Sale and purchase amounts will be added to their corresponding lines:

  • Line 3: This line is reserved for any gains listed on line 42 of Form 4684 (which refers to any casualties or theft that took place.)

  • Line 4: This line will identify any Section 1231 gains from installment sales.

  • Line 5: Like-kind exchanges reported on Form 8824 which resulted in either Section 1231 gains or losses will be recorded here.

  • Line 6: Any gains reported on Line 32 of the tax return (except those resulting from casualty or theft) will be reported here.

  • Line 7: Add up all gains and losses from lines 2-6 and put the amount here.

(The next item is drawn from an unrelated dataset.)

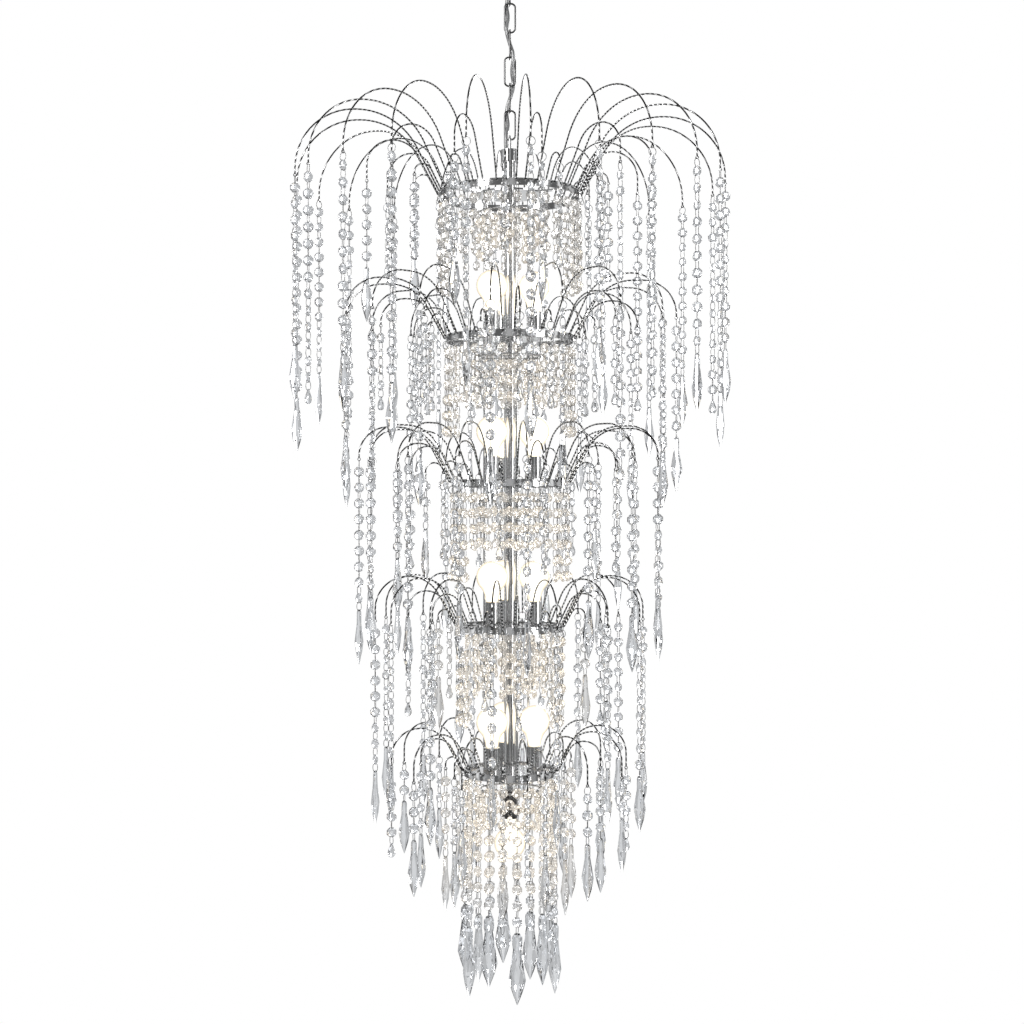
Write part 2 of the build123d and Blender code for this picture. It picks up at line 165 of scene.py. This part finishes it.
def plated(g, dark, light, rough):
    """Plated metal with handling marks and a fine orange peel."""
    marks = g.noise(24.0, 4.0)
    grain = g.noise(900.0, 2.0)
    g.surface(Base_Color=g.mix(marks, dark, light), Metallic=1.0,
              Roughness=rough + 0.10 * marks ** 3 + 0.03 * grain,
              Normal=g.bump(grain, 0.00003))


def twisted_wire(g):
    """Bright wire with the dark and light dashes of its twist painted in: painted shade in near-black dashes
    and painted highlight in light ones.
    """
    x, y, z = g.parts(g.place())
    out = (x * x + y * y) ** 0.5
    turn = ((out + 0.9 * z) * 900.0).sine() * 0.5 + 0.5
    marks = g.noise(60.0, 3.0)
    # Painted shade and highlight: along the twist the colour goes near black or light grey.
    shade = turn.rises(0.35, 0.95)
    g.surface(Base_Color=g.mix(shade, grey(0.03), grey(0.75)), Metallic=1.0,
              Roughness=0.12 + 0.14 * marks, Normal=g.bump(turn, 0.0003, 0.6))


def cut_glass(g):
    """Clear cut glass with a slightly uneven polish, cool outside, with painted lamp light round the lamps: a
    cream tint and a faint painted glow.
    """
    x, y, z = g.parts(g.place())
    out = (x * x + y * y) ** 0.5
    cloud = g.noise(45.0, 3.0)
    polish = g.noise(500.0, 2.0)
    cool = g.mix(cloud, (0.84, 0.86, 0.88, 1), (0.98, 0.98, 0.99, 1))
    painted_lamp_tint = g.mix(cloud, (0.86, 0.81, 0.74, 1), (0.98, 0.95, 0.90, 1))
    # Painted lamp light: near the lamps the colour takes a cream tint and the emission a faint glow.
    near = (out + 0.03 * cloud).falls(0.080, 0.145) * z.rises(-1.42, -1.33)
    painted_lamp_glow = near * (0.25 + 0.75 * cloud)
    g.surface(Base_Color=g.mix(near, cool, painted_lamp_tint), Transmission_Weight=1.0,
              IOR=1.56, Roughness=0.004 + 0.02 * polish ** 3,
              Emission_Color=g.mix(painted_lamp_glow, (0, 0, 0, 1), (1.0, 0.90, 0.78, 1)),
              Emission_Strength=0.10)


def lit_glass(g):
    """Opal glass, lit from inside: near white in the middle and cream at its edge."""
    edge = g.node("ShaderNodeLayerWeight", None, {"Blend": 0.6}, 1)
    cloud = g.noise(30.0, 3.0)
    glow = g.mix(edge + 0.05 * cloud, (1.0, 0.94, 0.80, 1), (0.15, 0.105, 0.05, 1))
    cream = g.mix(cloud, (0.26, 0.235, 0.18, 1), (0.33, 0.30, 0.24, 1))
    g.surface(Base_Color=cream, Roughness=0.16 + 0.08 * cloud, Coat_Weight=0.5,
              Emission_Color=glow, Emission_Strength=2.4)


def moulded(g, colour, other, rough):
    """Plastic or lacquer with a fine skin."""
    skin = g.noise(700.0, 3.0)
    cloud = g.noise(40.0, 3.0)
    g.surface(Base_Color=g.mix(cloud, colour, other), Roughness=rough + 0.12 * cloud,
              Normal=g.bump(skin, 0.00008), Coat_Weight=0.25 + 0.2 * cloud)


def braided(g):
    """Tinned braid under a clear sheath, from how far along and how far round."""
    along = g.node("ShaderNodeAttribute", {"attribute_name": "along"}, None, 2)
    around = g.node("ShaderNodeAttribute", {"attribute_name": "around"}, None, 2)
    lay, strands = 2400.0, 50.27
    one = (along * lay + around * strands).sine()
    two = (along * lay - around * strands).sine()
    weave = (one * two) * 0.5 + 0.5
    cloud = g.noise(60.0, 3.0)
    g.surface(Base_Color=g.mix(weave, grey(0.12), grey(0.52)), Metallic=0.55 + 0.3 * weave,
              Roughness=0.30 + 0.15 * cloud, Coat_Weight=1.0, Coat_Roughness=0.08,
              Normal=g.bump(weave, 0.0002))


def pale_floor(g):
    cloud = g.noise(3.0, 3.0)
    g.surface(Base_Color=g.mix(cloud, grey(0.86), grey(0.92)), Roughness=0.7 + 0.1 * cloud)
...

  • Line 8: This line is meant for non-recaptured Section 1231 losses from any previous year.

  • Line 9: In the event you had non-recaptured Section 1231 losses, subtract the specific amount from Line 7’s total and put the amount here.

Form 4797 Instructions Part II: Ordinary Gains and Losses

Not unlike Part One, the second section of IRS Form 4797 will require information about the sale and exchange of property in the respective tax filing year. However, unlike Part One, Part Two will only deal with physical real estate owned for less than one year or short-term gains that were realized. The same information from the previous section will apply to Part Two (Lines 11-18) but only is required to be filled out for business properties in which owners realized short-term capital gains and losses.

Form 4797 Instructions Part III: Gain From Disposition of Property

Part Three of IRS Form 4797 is the largest section and consists of 14 lines that require very specific information. For example, owners will need to report gains on Line 19 if they were realized under any of the following Sections:

  • Section 1245

  • Section 1250

  • Section 1252

  • Section 1254

  • Section 1255

Previous owners who report gains under any of these sections will need to accompany them with the date they acquired the property and the date it was sold (also on Line 19). Lines 20-24 of IRS Form 4797 will consist of the gross sale price, cost basis, depreciation, and total gain for the subject properties in question.

Lines 25-29 require previous owners who realized gains or losses to fill out the information about each property, as it applies to the tax code. Finally, Lines 30-32 will ask applicants to add the appropriate lines to reveal the total applicable gains.

Form 4797 Instructions Part IV: Recapture Amounts

Part Four of IRS Form 4797 consists of four lines (Lines 33-35) and deals primarily with recapture amounts. To be clear, a recapture amount is a provision by which the IRS may collect taxes on any profitable sale applicants use to offset their taxable income. Once Part You is properly filled out, applicants may attach the completed Form 4797 to their tax return.


Real estate investors and business property professionals have a million things on their plate, and it can be overwhelming to take time out of your day to learn about proper tax filing. IRS Form 4797 instructions are, at the very least, complicated and hard for the average investor/business owner to comprehend. The form is filled with nuanced jargon that most people have never heard of before, let alone understand enough to file their taxes appropriately.

Nonetheless, Form 4797 is necessary for anyone who has sold or exchanged physical real estate they used for a business. This article was intended to simplify the process and hopefully make IRS Form 4794 slightly more bearable. With Fortune Builders’ helpful guide and step-by-step walkthrough, those who realized capital gains or losses on business properties in the current tax year should have one less thing to worry about when it comes time to file.

For real estate investors that have recently bought or sold multiple business properties that find filing Form 4797 especially overwhelming, they should work with properly trained tax professionals and Certified Personal Accountants who are well-versed in the intricacies of IRS Form 4797. Then, and only then, will they be able to rest assured of their taxes were filed correctly. When it comes to filing anything with the IRS, it’s always suggested to play it safe than be sorry for a small mistake discovered down the line.